The heart of the SURU concept is efficiency. Of all the people, technologies and events that have inspired me in my design education, the one aspect that has always had the deepest impact was efficient use of materials. Bashing a problem over the head with vast resources, be they money, advanced technologies or exotic solutions, is always exciting, but the simple solutions are always the most powerful.
The best vehicles in history, particularly those that raised expectations and created new markets, all benefit from efficiency in design. They use the forces of nature to be lighter, stronger, and easier to use rather than fighting physics.
In aerospace this is seen particularly clearly. Flying vehicles that balance forces always handle best, and display remarkable levels of performance. Everyone knows about exotic planes like the F-22 Raptor, SR-71 Blackbird or Airbus A380 Superjumbo, but I find so much more intelligence in the design of a DeHavilland Mosquito, Douglas DC-3 or Rutan Ezee. The latter group are exceptional handling and high performance (for their intended mission) vehicles that also have the virtue of economy.
In other words, they do a lot with very little.
Good design means using every element carefully, and making sure a design emphasizes a material or shape's strength, rather than depending on some exotic or complicated technology to compensate. Of course, every designer would love to begin each project with a limitless toolbar of materials and budget, but that is not reality. And often, those projects just end up being mediocre.
From what I have read about the F-22 and A380, the benefits don't really match the costs, when compared to simpler and more elegant solutions like the F-16 or Boeing 777. It is not a direct comparison of missions or capability, but a comparison of how much (or how little) cost and technology was needed to achieve an outcome.
Making Less Do More
The Amarok P1 was an experiment designed to push the limits of minimal material application in an electric motorcycle. At the time of that project's birth in 2010, all electric motorcycles were constructed as conventional fossil-fuel bikes, the only innovation being that they had batteries and electronics located where motors and fuel tanks normally were. As a result they were hugely inefficient.
The whole point of moving towards battery-powered vehicles is to reduce wasted energy. All combustion-based propulsion systems lose 75% of the energy contained in the fuel to friction. Think about it. Three quarters of the fuel is lost as waste heat. By contrast, battery-electric drive converts 90-95% of the energy stored in the batteries into propulsion.
That is a terrific improvement but the effectiveness is significantly reduced when the overall design adds 30-40% more mass. Batteries are very heavy fuel storage units compared to equivalent liquid fuels. They are also bulky, which means that a large volume needs to be freed up. Stuffing square batteries and electric motors into a conventional motorcycle design was almost the worst design solution possible.

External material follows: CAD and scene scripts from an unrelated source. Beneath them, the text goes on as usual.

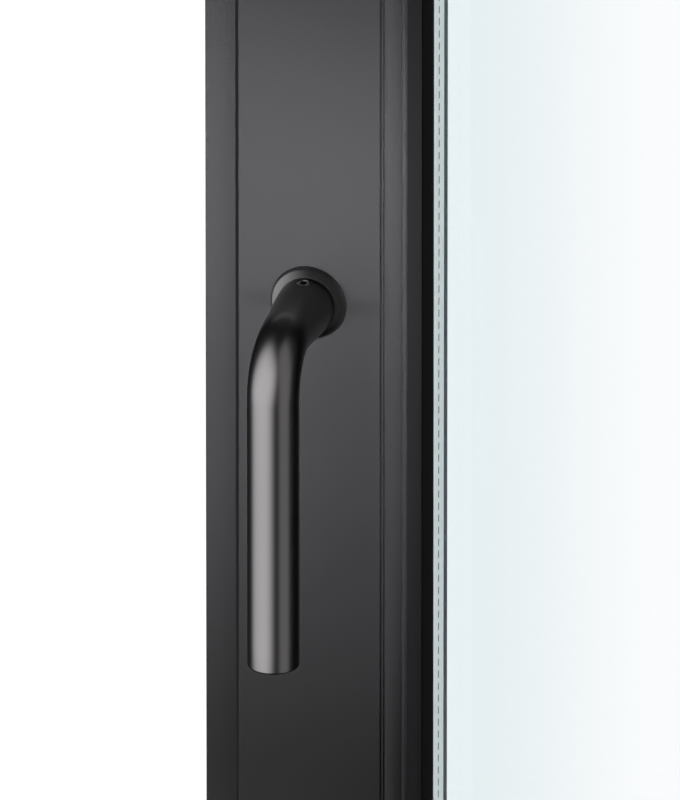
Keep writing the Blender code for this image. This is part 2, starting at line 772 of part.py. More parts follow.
def build_lever(group, finishes):
    bm = bmesh.new()
    rings = []
    travel = 0.0
    before = None

    def add_ring(out, height, tangent, radius):
        centre = HANDLE_AXIS + Vector((0, -out, height))
        across = Vector((0, tangent[1], tangent[0]))
        row = []
        for i in range(LEVER_SEGMENTS):
            angle = 2 * math.pi * i / LEVER_SEGMENTS
            spoke = math.cos(angle) * Vector((1, 0, 0)) + math.sin(angle) * across
            row.append(bm.verts.new(centre + radius * spoke))
        rings.append(row)

    for out, height, along, rise in lever_path():
        if before:
            travel += math.hypot(out - before[0], height - before[1])
        before = (out, height)
        add_ring(out, height, (along, rise), lever_radius(travel))
    for i in range(4):
        angle = math.pi / 2 * i / 3
        radius = GRIP_RADIUS - LEVER_END_ROUND * (1 - math.cos(angle))
        height = -LEVER_LENGTH + LEVER_END_ROUND * (1 - math.sin(angle))
        add_ring(GRIP_OFFSET, height, (0, -1), radius)
    for here, there in zip(rings, rings[1:]):
        for i in range(LEVER_SEGMENTS):
            j = (i + 1) % LEVER_SEGMENTS
            bm.faces.new((here[i], here[j], there[j], there[i]))
    bm.faces.new(rings[0])
    bm.faces.new(rings[-1])
    lever = finish("lever", bm, group, finishes["lever"], smooth=True)
    half = SPINDLE / 2 + GAP
    low = HANDLE_AXIS + Vector((-half, -SOCKET_DEPTH, -half))
    high = HANDLE_AXIS + Vector((half, 0, half))
    cut(lever, box(low, high))
    hole = HANDLE_AXIS + Vector((0, -GRUB_OFFSET, 0))
    cut(lever, rod_shape(hole, (0, 0, 1), GRUB_RADIUS + GAP, 0, 2 * NECK_RADIUS, 20))


def build_handle(turning, sash, finishes):
    build_lever(turning, finishes)
    build_pinion(turning, finishes)
    half = SPINDLE / 2
    back = GROOVE_MID + PINION_WIDTH / 2 + CASE_WALL
    low = HANDLE_AXIS + Vector((-half, GAP - SOCKET_DEPTH, -half))
    high = HANDLE_AXIS + Vector((half, back, half))
    finish("spindle", box(low, high), turning, finishes["steel"])
    at = HANDLE_AXIS + Vector((0, -GRUB_OFFSET, 0))
    foot, head = half + GAP, NECK_RADIUS - 4 * GAP
    grub = finish("grub_screw", rod_shape(at, (0, 0, 1), GRUB_RADIUS, foot, head), turning, finishes["steel"])
    key = rod_shape(at, (0, 0, 1), GRUB_KEY / 2, head - GRUB_KEY_DEPTH, head + WALL, 6)
    cut(grub, key)
    build_rosette(sash, finishes)


def build_rosette(group, finishes):
    front = ROSETTE_HEIGHT
    rim_front = ROSETTE_RADIUS - ROSETTE_TAPER
    inner = rim_front - ROSETTE_SHELL
    bore = SPINDLE_HOLE
    cover = [(bore, front), (rim_front - EDGE, front), (rim_front, front - EDGE)]
    cover += [(ROSETTE_RADIUS, GAP), (inner, GAP), (inner, front - ROSETTE_SHELL)]
    cover += [(bore, front - ROSETTE_SHELL)]
    shape = turned(HANDLE_AXIS, (0, -1, 0), cover, 48, closed=True)
    finish("rosette_cover", shape, group, finishes["lever"], smooth=True)
    top = front - ROSETTE_SHELL - GAP
    rim = inner - GAP
    base = [(bore, GAP), (rim, GAP), (rim, top), (bore, top)]
    plate = finish(
        "rosette_base", turned(HANDLE_AXIS, (0, -1, 0), base, 32, closed=True), group, finishes["zinc"]
    )
    seat = top - 4 * GAP
    for name, z in (("upper_fixing_screw", SCREW_PITCH / 2), ("lower_fixing_screw", -SCREW_PITCH / 2)):
        at = HANDLE_AXIS + Vector((0, 0, z))
        hole = [(0, top + WALL), (SCREW_HEAD + GAP, top + WALL), (SCREW_HEAD + GAP, seat)]
        hole += [(SCREW_RADIUS + GAP, seat), (SCREW_RADIUS + GAP, -WALL), (0, -WALL)]
        cut(plate, turned(at, (0, -1, 0), hole, 16))
        tip = GAP - GROOVE_MID + PINION_WIDTH / 2
        screw = [(0, top), (SCREW_HEAD, top), (SCREW_HEAD, seat + GAP)]
        screw += [(SCREW_RADIUS, seat + GAP), (SCREW_RADIUS, tip), (0, tip)]
        finish(name, turned(at, (0, -1, 0), screw, 16), group, finishes["steel"])


def barrel_arc(start, end, steps):
    return arc((HINGE_U, HINGE_W), BARREL_RADIUS, start, end, steps)


def frame_leaf_profile():
    """Plate on the frame's room face, a web and the barrel in front of it."""
    web = HINGE_U - BARREL_RADIUS
    web_in = web + 1.5 * LEAF
    back = FRAME_FRONT - GAP
    start = math.degrees(math.acos((web_in - HINGE_U) / BARREL_RADIUS))
    outline = [(FRAME_LEAF_MARGIN, back), (FRAME_LEAF_MARGIN, back - LEAF), (web, back - LEAF)]
    outline += barrel_arc(180, 360 + start, 16)
    outline += [(web_in, back - LEAF), (REVEAL - FRAME_LEAF_MARGIN, back - LEAF)]
    outline += [(REVEAL - FRAME_LEAF_MARGIN, back)]
    return outline


def sash_leaf_profile():
    """Plate on the sash's room face that runs into the barrel."""
    top = -GAP - LEAF
    start = math.degrees(math.asin((top - HINGE_W) / BARREL_RADIUS))
    outline = barrel_arc(start, -270, 16)
    outline += [(HINGE_U + SASH_LEAF_WIDTH, -GAP), (HINGE_U + SASH_LEAF_WIDTH, top)]
    return outline


def build_hinge(name, z, group, finishes):
    half = BARREL_LENGTH / 2
    knuckle = BARREL_LENGTH / 4
    bore = arc((HINGE_U, HINGE_W), PIN_RADIUS + GAP, 0, 345, 23)
    frame_leaf = upright([frame_leaf_profile(), bore], "right", z - half, z + half)
    leaf = finish(name + "_frame_leaf", frame_leaf, None, finishes["steel"], smooth=True)
    reach = BARREL_RADIUS + KNUCKLE_GAP
    low = place("right", HINGE_U + reach, HINGE_W - reach, z - knuckle - KNUCKLE_GAP)
    high = place("right", -WALL, FRAME_FRONT - GAP - LEAF - KNUCKLE_GAP, z + knuckle + KNUCKLE_GAP)
    cut(leaf, box(low, high))
    sash_leaf = upright([sash_leaf_profile(), bore], "right", z - knuckle, z + knuckle)
    finish(name + "_sash_leaf", sash_leaf, group, finishes["steel"], smooth=True)
    axis = Vector((HINGE_AXIS.x, HINGE_AXIS.y, z))
    profile = [(0, -half), (PIN_RADIUS, -half), (PIN_RADIUS, half + GAP), (PIN_HEAD, half + GAP)]
    profile += [(PIN_HEAD, half + GAP + PIN_CAP - EDGE), (PIN_HEAD - EDGE, half + GAP + PIN_CAP)]
    profile += [(0, half + GAP + PIN_CAP)]
    finish(name + "_pin", turned(axis, (0, 0, 1), profile), None, finishes["steel"], smooth=True)


def main():
    clear_scene()
    finishes = {
        "coat": material("anthracite_coat", (0.055, 0.055, 0.058), 0.5, 0.0),
        "polyamide": material("polyamide", (0.02, 0.02, 0.022), 0.6, 0.0),
        "rubber": material("black_rubber", (0.01, 0.01, 0.011), 0.7, 0.0),
        "glass": material("clear_glass", (0.85, 0.93, 0.94), 0.02, 0.0, 0.3),
        "spacer": material("spacer_aluminium", (0.6, 0.63, 0.64), 0.4, 1.0),
        "steel": material("zinc_plated_steel", (0.5, 0.5, 0.5), 0.35, 1.0),
        "zinc": material("die_cast_zinc", (0.42, 0.42, 0.43), 0.45, 1.0),
        "lever": material("dark_bronze_lever", (0.10, 0.095, 0.09), 0.3, 1.0),
    }
    hinge_line = empty("hinge_line", HINGE_AXIS)
    handle_line = empty("handle_line", HANDLE_AXIS, hinge_line)
    rod_line = empty("rod_line", ROD_AXIS, hinge_line)
    build_frame(finishes)
    build_keeps(finishes)
    build_sash(hinge_line, finishes)
    build_glazing(hinge_line, finishes)
    build_gear_case(hinge_line, finishes)
    build_handle(handle_line, hinge_line, finishes)
    build_drive_rod(rod_line, finishes)
    for name, z in (("upper_hinge", HEIGHT - HINGE_FROM_END), ("lower_hinge", HINGE_FROM_END)):
        build_hinge(name, z, hinge_line, finishes)


main()
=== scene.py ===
"""Looks of an inward-opening casement window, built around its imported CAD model."""
import json
import math

import bmesh
import bpy
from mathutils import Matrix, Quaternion, Vector


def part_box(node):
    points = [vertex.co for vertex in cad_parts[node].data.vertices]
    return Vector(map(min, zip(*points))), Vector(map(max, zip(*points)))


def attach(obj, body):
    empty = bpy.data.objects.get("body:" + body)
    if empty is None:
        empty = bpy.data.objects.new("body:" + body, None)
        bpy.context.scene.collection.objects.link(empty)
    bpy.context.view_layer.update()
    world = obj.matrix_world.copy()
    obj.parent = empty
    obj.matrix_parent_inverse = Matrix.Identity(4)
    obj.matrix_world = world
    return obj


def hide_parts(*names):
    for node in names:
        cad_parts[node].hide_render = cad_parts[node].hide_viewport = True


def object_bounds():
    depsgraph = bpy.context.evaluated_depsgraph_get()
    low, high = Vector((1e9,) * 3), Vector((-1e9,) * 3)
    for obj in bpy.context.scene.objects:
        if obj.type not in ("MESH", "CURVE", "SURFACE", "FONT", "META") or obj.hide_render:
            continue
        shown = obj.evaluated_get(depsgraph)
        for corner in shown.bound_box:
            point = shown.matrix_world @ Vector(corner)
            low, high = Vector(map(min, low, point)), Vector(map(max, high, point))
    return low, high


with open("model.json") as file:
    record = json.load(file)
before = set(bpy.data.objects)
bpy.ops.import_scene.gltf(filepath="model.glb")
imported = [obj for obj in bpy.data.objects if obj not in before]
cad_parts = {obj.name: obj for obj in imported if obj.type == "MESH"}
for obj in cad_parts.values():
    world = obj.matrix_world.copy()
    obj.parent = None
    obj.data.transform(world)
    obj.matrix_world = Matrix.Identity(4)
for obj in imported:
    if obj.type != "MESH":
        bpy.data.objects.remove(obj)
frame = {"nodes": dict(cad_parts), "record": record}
CAD_LOW, CAD_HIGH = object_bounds()

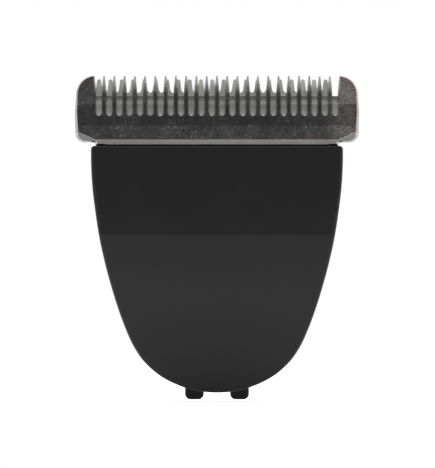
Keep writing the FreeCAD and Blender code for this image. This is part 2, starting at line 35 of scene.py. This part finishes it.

The Amarok experiment was not about batteries or electronics, but about material economy. What was the least amount of material, and the simplest simple, an electric propulsion motorcycle could get away with. The answer came in the form of the Amarok Structural Aluminum Fuselage (SAF).
Learning from Nature
Back in the 1920's, a young aerospace engineer named Jack Northrup built an airplane using thin sheets of aluminum that were riveted together. The resulting design was stronger, lighter and performed batter than any of the wood and canvas airplanes made at the time.
The secret to it's power was not the material, but its employment. The sheets were fabricated into hundreds of hollow boxes, which were individually weak and fragile, but when stacked together and combined using a common outer skin formed a multi-cellular structure that was orders of magnitude stronger than its component elements.
Like a honeycomb or a cardboard wine crate, the material was not strong at all. But once formed into interlocking hollow spaces and linked together, a superstructure was created. The stressed-skin, multi-cellular aerostructure has been the basis of nearly all aircraft and road vehicles ever since. The advent of advanced composites like carbon fibre is slowly supplanting it, but on a cost-for-performance level, it is untouchable.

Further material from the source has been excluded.